A few years back, when we Portlanders went through the spasmic renaming of what we then called NE and SE 39th Avenue to César E Chávez Boulevard, it was such a strange thing. Yet again, the careful rules that were agreed on to ensure that everyone … especially those along the route, who would have to spend money changing up stationery and signage … was on board with the change, were rather casually set aside because reasons. And more than a few people, of more than one ethnic POV, pointed out that it'd take more than a street name change to really address the problems that we all saw in a mere street name-change.

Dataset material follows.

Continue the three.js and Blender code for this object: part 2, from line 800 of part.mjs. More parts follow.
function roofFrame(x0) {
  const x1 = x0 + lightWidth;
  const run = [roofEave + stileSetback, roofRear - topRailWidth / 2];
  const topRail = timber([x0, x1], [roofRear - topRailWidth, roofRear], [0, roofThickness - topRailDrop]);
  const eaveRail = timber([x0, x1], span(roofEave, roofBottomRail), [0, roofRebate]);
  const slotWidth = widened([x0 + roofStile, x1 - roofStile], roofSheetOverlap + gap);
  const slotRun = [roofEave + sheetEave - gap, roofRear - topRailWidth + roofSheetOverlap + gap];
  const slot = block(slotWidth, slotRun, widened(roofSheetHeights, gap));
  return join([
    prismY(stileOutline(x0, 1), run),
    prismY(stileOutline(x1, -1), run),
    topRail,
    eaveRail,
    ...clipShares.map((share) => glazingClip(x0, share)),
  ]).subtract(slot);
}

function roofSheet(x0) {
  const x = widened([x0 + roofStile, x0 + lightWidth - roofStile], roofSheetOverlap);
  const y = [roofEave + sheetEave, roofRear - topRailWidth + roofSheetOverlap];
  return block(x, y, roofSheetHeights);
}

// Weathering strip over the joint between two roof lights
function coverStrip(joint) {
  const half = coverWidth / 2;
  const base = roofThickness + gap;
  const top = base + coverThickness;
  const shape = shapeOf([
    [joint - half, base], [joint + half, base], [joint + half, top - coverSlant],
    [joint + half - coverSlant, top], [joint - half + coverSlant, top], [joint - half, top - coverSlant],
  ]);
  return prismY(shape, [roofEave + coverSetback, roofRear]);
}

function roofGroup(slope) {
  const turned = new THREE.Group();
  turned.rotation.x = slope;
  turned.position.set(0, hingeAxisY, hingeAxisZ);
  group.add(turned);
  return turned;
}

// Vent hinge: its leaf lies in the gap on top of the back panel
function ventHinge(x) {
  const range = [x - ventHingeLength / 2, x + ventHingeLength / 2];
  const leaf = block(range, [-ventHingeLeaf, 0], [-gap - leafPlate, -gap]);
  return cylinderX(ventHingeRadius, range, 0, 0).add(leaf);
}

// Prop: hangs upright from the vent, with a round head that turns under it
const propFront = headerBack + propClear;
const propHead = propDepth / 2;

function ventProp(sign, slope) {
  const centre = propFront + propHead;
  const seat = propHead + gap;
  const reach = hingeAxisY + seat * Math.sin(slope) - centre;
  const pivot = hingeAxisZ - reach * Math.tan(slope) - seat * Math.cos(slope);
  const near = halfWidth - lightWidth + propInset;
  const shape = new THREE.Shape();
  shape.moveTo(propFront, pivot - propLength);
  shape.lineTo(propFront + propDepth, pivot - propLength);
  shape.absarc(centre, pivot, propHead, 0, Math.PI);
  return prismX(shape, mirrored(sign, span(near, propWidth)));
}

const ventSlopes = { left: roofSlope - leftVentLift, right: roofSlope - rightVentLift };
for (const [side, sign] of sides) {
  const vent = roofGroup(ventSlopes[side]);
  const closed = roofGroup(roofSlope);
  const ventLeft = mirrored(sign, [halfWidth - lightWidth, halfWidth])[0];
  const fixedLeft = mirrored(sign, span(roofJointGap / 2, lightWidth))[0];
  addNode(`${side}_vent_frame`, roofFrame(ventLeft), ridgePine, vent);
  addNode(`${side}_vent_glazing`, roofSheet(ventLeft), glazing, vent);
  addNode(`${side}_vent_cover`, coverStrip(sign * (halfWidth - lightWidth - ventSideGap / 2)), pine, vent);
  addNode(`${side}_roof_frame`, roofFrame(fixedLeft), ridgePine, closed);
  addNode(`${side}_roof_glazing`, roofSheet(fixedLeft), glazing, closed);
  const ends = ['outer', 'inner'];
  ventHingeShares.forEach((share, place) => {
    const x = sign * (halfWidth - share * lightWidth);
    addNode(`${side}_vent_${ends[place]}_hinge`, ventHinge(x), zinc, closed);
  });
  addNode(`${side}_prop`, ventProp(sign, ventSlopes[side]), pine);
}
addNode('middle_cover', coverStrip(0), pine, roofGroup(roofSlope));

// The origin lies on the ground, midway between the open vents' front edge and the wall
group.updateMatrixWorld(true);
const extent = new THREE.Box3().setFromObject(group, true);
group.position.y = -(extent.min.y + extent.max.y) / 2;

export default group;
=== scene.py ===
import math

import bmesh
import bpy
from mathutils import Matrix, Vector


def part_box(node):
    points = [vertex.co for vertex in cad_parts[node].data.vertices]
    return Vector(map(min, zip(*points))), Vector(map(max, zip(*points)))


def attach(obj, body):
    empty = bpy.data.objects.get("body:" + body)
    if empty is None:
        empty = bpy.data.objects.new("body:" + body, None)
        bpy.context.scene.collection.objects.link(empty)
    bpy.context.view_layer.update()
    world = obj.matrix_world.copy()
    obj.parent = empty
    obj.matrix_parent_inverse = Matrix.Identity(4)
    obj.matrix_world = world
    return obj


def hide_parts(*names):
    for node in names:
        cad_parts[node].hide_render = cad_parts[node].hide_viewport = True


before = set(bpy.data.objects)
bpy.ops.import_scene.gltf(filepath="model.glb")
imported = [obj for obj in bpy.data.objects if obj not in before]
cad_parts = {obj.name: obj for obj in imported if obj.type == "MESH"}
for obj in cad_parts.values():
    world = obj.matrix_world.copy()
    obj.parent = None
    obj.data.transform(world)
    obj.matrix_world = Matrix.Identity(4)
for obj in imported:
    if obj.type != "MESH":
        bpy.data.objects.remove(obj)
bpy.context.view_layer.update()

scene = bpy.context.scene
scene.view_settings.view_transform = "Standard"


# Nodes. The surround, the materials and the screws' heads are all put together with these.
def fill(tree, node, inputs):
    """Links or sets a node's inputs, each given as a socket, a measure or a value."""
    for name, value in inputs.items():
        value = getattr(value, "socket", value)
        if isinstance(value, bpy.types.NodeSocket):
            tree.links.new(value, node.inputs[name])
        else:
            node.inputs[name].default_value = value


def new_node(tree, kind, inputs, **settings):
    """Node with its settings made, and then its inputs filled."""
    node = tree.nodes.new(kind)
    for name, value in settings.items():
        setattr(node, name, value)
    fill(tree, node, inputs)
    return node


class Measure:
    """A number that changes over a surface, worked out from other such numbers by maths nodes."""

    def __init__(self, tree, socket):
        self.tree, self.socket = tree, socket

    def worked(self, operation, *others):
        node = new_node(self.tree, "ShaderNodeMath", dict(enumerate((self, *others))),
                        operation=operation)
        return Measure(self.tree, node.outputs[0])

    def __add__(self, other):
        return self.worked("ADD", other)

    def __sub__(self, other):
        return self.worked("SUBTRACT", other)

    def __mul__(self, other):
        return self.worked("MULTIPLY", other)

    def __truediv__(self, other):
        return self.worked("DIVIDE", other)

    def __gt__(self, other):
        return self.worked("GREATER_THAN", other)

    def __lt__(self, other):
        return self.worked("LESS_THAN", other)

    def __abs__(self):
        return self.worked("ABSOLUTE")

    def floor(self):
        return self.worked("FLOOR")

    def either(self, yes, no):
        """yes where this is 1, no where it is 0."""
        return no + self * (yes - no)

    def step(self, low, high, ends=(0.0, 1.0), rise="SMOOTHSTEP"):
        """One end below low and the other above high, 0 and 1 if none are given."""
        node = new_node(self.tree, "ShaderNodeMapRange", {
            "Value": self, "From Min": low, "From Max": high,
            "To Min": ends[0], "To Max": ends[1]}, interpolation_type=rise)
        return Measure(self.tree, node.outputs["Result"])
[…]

But the change did go through, as it did. And I don't think I'm off the beam in saying that it very much appears that the vast majority of us have not only made peace with the change, but have embraced it. I like the idea that my hometown has a street named for Chávez; it fits with the sort of place Portland's trying to collectively constantly reinvent itself as.
So when I take a picture like this:
… with the street blade settling in against the charming latticework of the windows in the façade of the Hawthorne Theater, there's something there that's never been more natural somehow. It's part of the fabric of Portland now, which has been many things, sometimes simultaneously, often contradictingly … corrupt and holy, fair and unjust, progressive and regressive, rich of heart and poor of spirit … All of that. Depending on time you look and the angle of persistence.
Exegesis in a photo.
One more: as addicted as I'm becoming to the forced perspective, the Telepfauxto, in sizing and cropping for display, this angle and crop hit me as perfect. Just makes me happy. That's all it is here:
I love you, Portland.
2 comments:
And remember folks:
no photographers were squished in the production of these pictures.
I guess closing off streets can be a good thing. The inveterate driver in me sometimes disagrees, though.